Ironically, Vinson & Elkins is probably one of the more progressive Texas law firms when it comes to drawing and retaining diverse lawyers to its practice.

Guiding Raw Talent
Over the last 19 years, V&E has awarded more than $600,000 in scholarships to more than 100 minority high school and college students who considered practicing law, aiming ultimately to recruit more minorities and make V&E more diverse. So far, according to law-firm statistics, it’s paying off. In the past six years, the number of minority lawyers practicing at Vinson has increased by 40 percent; the number of minority partners has jumped by about a third.

“A number [of the students] have gone on to law school and great careers in law and banking,” says Tom Leatherbury, who heads up recruiting at Vinson & Elkins. “That’s been a longtime pipeline project.”

“Pipeline” is a word lawyers use a lot when they talk about what it takes to get minorities and women into their law firms. The idea—and rightfully so—is that law firms are reaching further upstream, even into grade schools, to guide raw talent toward the practice of law.

Vinson doesn’t offer full-ride scholarships. And the students who accept the scholarships aren’t obliged to practice law anywhere, let alone at Vinson & Elkins. But V&E’s efforts seem sincere.

Last year, V&E ranked fourth out of Dallas’ 20 largest law firms, based on its efforts to recruit, promote, and retain minority lawyers, according to a survey by the Dallas Diversity Task Force. (The task force is a collaborative effort of the Dallas Asian American Bar Association, the Dallas Hispanic Bar Association, and the J.L. Turner Legal Association.) In February, Vinson earned a Sager Award from the Minority Corporate Counsel Association for its diversity efforts.

The diversity task force, meanwhile, found improvements in half of the 20 firms it studied in 2008. But still, more than half of those firms had no black partners.

Dissolving Into Dust
Frederick Barrow and I pull up seats at the Pappadeaux in Uptown a few days before Mardi Gras. He’s got a pile of printouts dealing with diversity, and so do I. I show him one of my favorites—a story that ran in The Dallas Morning News in 1993 saying that big-time Dallas law firms were promising to diversify themselves. Barrow’s stack had the same clip: six large law firms calling themselves the Dallas Law Consortium for Minority Hiring claimed to be attempting to live up to its namesake. The group since dissolved into dust, as far as either of us knows.
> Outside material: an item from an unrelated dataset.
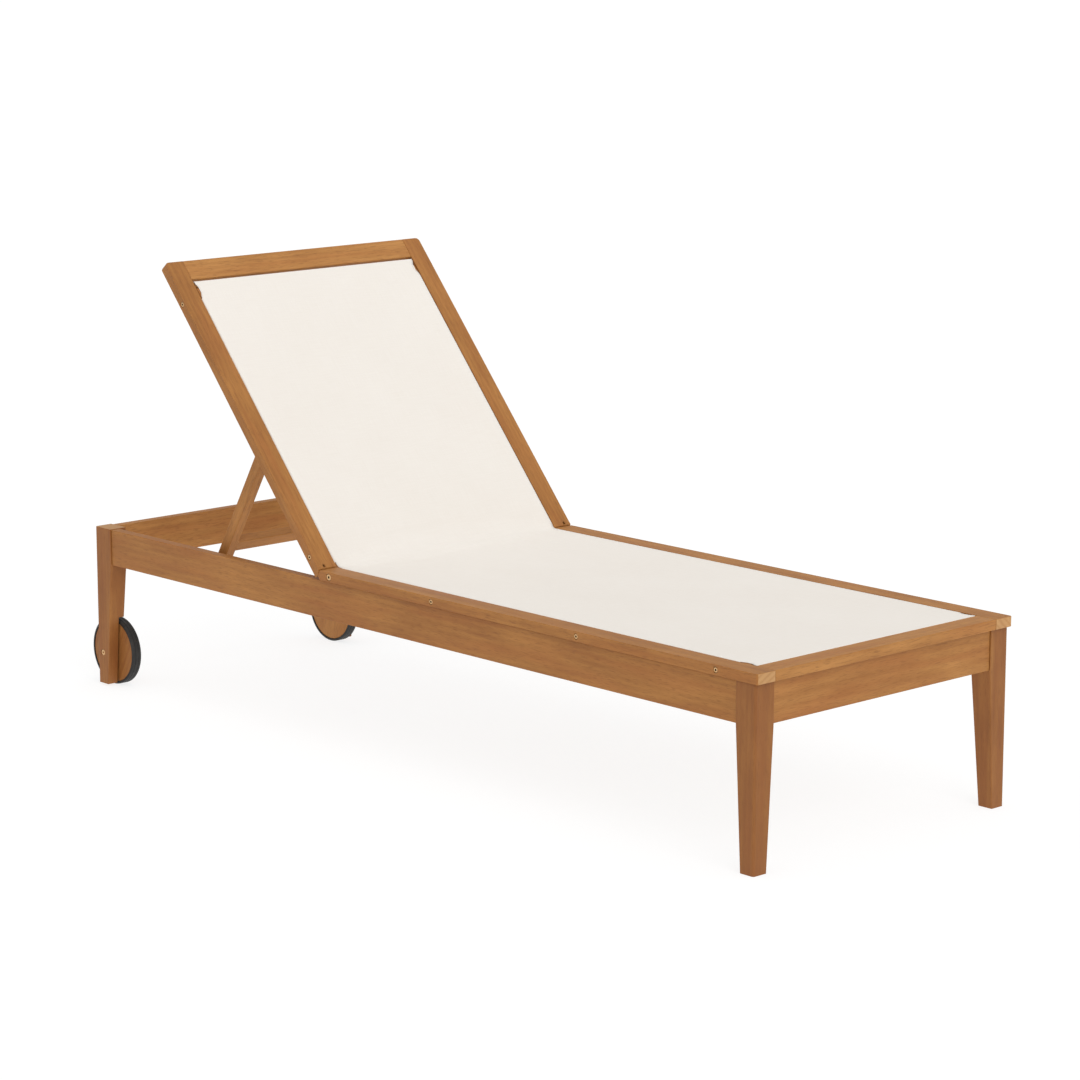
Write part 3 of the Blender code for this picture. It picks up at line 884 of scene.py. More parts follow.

Suddenly, Barrow thinks aloud of all the black, Hispanic, and female lawyers that could have been, had someone interceded on their behalves. Nearly a generation of lawyers has been lost in 16 years, I figure aloud. That’s why, Barrow says, he and other lawyers will continue to hammer at law firms until they change their ways.

Return On Investment
I leave our meeting with a lot to think about, but one thing in particular gnaws at me. I understand that it takes a long time for old-school law firms to change. But 16—or however many—years? What kind of corporate culture allows this problem to persist, to the point of being held over a barrel by its own clients?

Taber might know, I figure. She was at the Gardere Wynne Sewell law firm from 1988 until she decided to help found her own firm in 2008. Last year, Gardere finished 20th out of 20 local law offices when it came to diversity, based on the diversity task force study.

Asked to comment on that ranking, Gardere managing partner Steve Good says the firm has “always focused” on diversity in the firm and in the community, sponsoring, for example, the annual Martin Luther King Jr. Oratory Competition.

“While we were disappointed in where we stood in last year’s rankings, we continue to work to improve diversity at our firm,” Good says. “For example, both our new class of associates this fall and our summer associate class will consist of approximately 30 percent minority attorneys. We expect these numbers to continue to improve in the future.”

According to Taber and others, slow progress on diversity is often a matter of dollars and cents. “I think a lot of the firms are looking at the immediate return on their investment,” she explains.

The best way for a firm to get a return on their “investment” in a new associate is through billable hours. And, while those associates are racking up those hours, women and minority associates aren’t getting the same opportunities that their white, male counterparts are, in terms of doing meaningful casework and moving up.

Women, meanwhile, often seek more flexible hours, Taber said. And male partners notice such things. “Most men, I find, think that if you’re not at your desk, you’re not productive,” she says. “They look around and see who’s here at 7 a.m. and they get brownie points.”

When Taber and her three partners set up their own shop last year, they did so with the philosophy of flexible hours, allowing part-time work, and a results-oriented legal practice. The firm is a small one, with six attorneys. To compete with larger firms, Taber Estes has banded together with two other minority-owned law firms in other parts of the country. Combined, they can “flex” to the equivalent of a law firm with 20 lawyers, she says.

Incentives For Progress
American Airlines corporate counsel Gary Kennedy looked out at the crowd at the Camelback Inn last spring, and he was exhilarated. He was confident that those attending had either bought into the notion of law firm diversity, or were leaning heavily toward it.

   Kennedy and his airline spend millions of dollars in legal fees for outside counsel, and pay close attention to the firms’ diversity; specifically, to their racial composition and minority involvement.

“We track which attorneys working on matters are diverse,” Kennedy tells me. “We now break it down between total hours worked, and what matters are worked by associates and partners. It’s not good enough to have new associates working on matters, but we want decision-makers working on our matters. As we track that, we look at which law firms are doing well, which need to improve, and which are struggling.”

American Airlines even sends letters to firms, advising them how to improve their diversity efforts. Those that work the hardest to include minorities in the casework will get more casework, Kennedy says.

Recalling the slow march of progress, I ask Kennedy whether a time will come when American Airlines reconsiders doing business with law firms whose diversity record is unsatisfactory. “How we award our work is an incentive,” he replies.

For now, it appears U.S. business is satisfied offering a carrot to major law firms that can prove they’re trying to diversify themselves. Yet Taber and others agree that Corporate America one day might have to wield a stick—effectively closing accounts with uncooperative law firms—before its arguments on diversity are really taken seriously.